Brief. Transcribe only the lines from the line with "# the press line is" through the line with "obj.matrix_world = world", exactly, counting both of those lines as part of the stretch.

# # # #

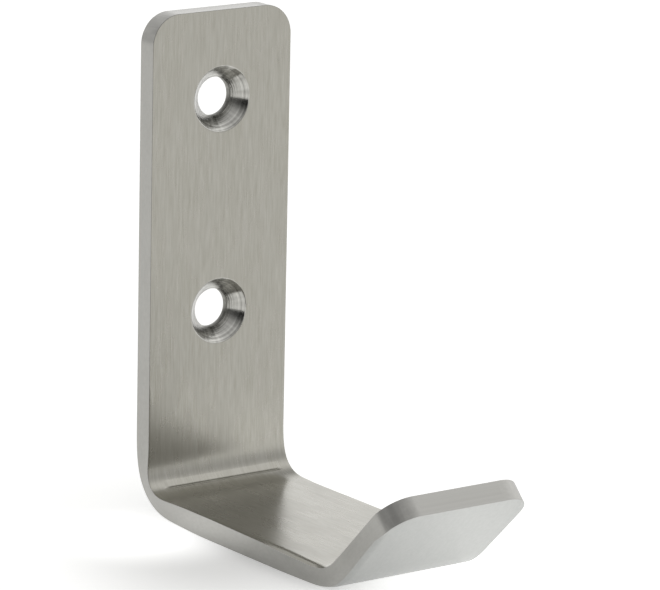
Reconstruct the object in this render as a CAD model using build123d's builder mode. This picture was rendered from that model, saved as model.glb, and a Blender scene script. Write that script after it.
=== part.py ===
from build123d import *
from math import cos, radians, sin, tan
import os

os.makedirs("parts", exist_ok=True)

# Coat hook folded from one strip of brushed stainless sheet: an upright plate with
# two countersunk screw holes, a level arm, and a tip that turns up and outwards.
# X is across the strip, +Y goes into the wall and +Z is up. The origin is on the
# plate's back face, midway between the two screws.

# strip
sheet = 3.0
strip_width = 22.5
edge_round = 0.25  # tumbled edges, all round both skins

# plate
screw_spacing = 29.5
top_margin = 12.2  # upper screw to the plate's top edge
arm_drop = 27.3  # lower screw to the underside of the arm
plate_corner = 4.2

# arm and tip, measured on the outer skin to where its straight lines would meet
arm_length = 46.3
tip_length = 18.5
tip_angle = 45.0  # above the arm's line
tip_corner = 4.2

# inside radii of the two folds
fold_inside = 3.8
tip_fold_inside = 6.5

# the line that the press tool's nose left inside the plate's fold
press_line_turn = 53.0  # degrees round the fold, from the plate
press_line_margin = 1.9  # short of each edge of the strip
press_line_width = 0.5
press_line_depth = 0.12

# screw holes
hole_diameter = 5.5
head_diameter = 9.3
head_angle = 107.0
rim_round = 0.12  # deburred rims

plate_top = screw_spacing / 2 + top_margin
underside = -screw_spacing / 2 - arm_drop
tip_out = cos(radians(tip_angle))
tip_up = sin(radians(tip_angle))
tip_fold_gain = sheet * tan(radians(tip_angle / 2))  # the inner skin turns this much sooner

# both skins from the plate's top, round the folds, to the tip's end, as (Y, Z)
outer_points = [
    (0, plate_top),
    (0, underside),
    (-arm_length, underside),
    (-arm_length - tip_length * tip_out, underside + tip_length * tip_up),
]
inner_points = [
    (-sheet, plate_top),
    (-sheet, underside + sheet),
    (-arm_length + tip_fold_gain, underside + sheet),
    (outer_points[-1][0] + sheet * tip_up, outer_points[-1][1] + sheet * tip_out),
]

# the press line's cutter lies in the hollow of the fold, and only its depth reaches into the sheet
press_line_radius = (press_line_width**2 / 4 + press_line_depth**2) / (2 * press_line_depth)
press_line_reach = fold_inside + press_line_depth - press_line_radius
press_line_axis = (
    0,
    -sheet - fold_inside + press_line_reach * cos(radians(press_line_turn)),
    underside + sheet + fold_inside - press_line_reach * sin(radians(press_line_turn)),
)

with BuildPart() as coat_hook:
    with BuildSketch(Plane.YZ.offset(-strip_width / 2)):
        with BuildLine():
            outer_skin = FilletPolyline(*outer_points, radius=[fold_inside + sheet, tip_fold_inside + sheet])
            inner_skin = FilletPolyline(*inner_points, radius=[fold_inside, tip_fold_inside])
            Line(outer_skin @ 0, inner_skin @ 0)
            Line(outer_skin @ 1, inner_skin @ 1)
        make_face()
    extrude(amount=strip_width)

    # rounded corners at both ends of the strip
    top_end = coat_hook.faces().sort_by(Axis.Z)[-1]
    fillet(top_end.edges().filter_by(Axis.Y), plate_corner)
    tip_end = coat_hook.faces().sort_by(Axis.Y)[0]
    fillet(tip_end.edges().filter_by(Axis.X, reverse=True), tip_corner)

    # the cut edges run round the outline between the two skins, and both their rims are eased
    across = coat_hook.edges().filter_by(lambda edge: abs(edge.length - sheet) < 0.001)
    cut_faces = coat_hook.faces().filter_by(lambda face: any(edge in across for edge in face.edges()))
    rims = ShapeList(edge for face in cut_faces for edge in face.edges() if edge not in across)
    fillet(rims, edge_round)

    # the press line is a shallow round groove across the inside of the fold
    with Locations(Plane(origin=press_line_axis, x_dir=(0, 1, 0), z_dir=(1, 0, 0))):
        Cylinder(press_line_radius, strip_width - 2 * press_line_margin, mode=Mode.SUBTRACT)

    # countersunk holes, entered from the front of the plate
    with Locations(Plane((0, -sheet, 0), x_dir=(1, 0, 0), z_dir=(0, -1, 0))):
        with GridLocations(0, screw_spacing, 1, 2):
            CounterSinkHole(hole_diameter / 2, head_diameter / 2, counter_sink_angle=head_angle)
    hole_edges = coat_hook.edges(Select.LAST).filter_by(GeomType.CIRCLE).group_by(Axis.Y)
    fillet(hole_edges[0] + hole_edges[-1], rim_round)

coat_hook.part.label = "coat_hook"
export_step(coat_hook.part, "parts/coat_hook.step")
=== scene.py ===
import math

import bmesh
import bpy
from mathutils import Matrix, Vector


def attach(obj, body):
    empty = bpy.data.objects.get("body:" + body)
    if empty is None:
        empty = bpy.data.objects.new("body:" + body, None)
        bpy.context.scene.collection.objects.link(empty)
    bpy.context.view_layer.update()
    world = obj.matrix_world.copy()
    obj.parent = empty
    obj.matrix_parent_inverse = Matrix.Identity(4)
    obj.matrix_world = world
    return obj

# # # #

Reply.
    # the press line is a shallow round groove across the inside of the fold
    with Locations(Plane(origin=press_line_axis, x_dir=(0, 1, 0), z_dir=(1, 0, 0))):
        Cylinder(press_line_radius, strip_width - 2 * press_line_margin, mode=Mode.SUBTRACT)

    # countersunk holes, entered from the front of the plate
    with Locations(Plane((0, -sheet, 0), x_dir=(1, 0, 0), z_dir=(0, -1, 0))):
        with GridLocations(0, screw_spacing, 1, 2):
            CounterSinkHole(hole_diameter / 2, head_diameter / 2, counter_sink_angle=head_angle)
    hole_edges = coat_hook.edges(Select.LAST).filter_by(GeomType.CIRCLE).group_by(Axis.Y)
    fillet(hole_edges[0] + hole_edges[-1], rim_round)

coat_hook.part.label = "coat_hook"
export_step(coat_hook.part, "parts/coat_hook.step")
=== scene.py ===
import math

import bmesh
import bpy
from mathutils import Matrix, Vector


def attach(obj, body):
    empty = bpy.data.objects.get("body:" + body)
    if empty is None:
        empty = bpy.data.objects.new("body:" + body, None)
        bpy.context.scene.collection.objects.link(empty)
    bpy.context.view_layer.update()
    world = obj.matrix_world.copy()
    obj.parent = empty
    obj.matrix_parent_inverse = Matrix.Identity(4)
    obj.matrix_world = world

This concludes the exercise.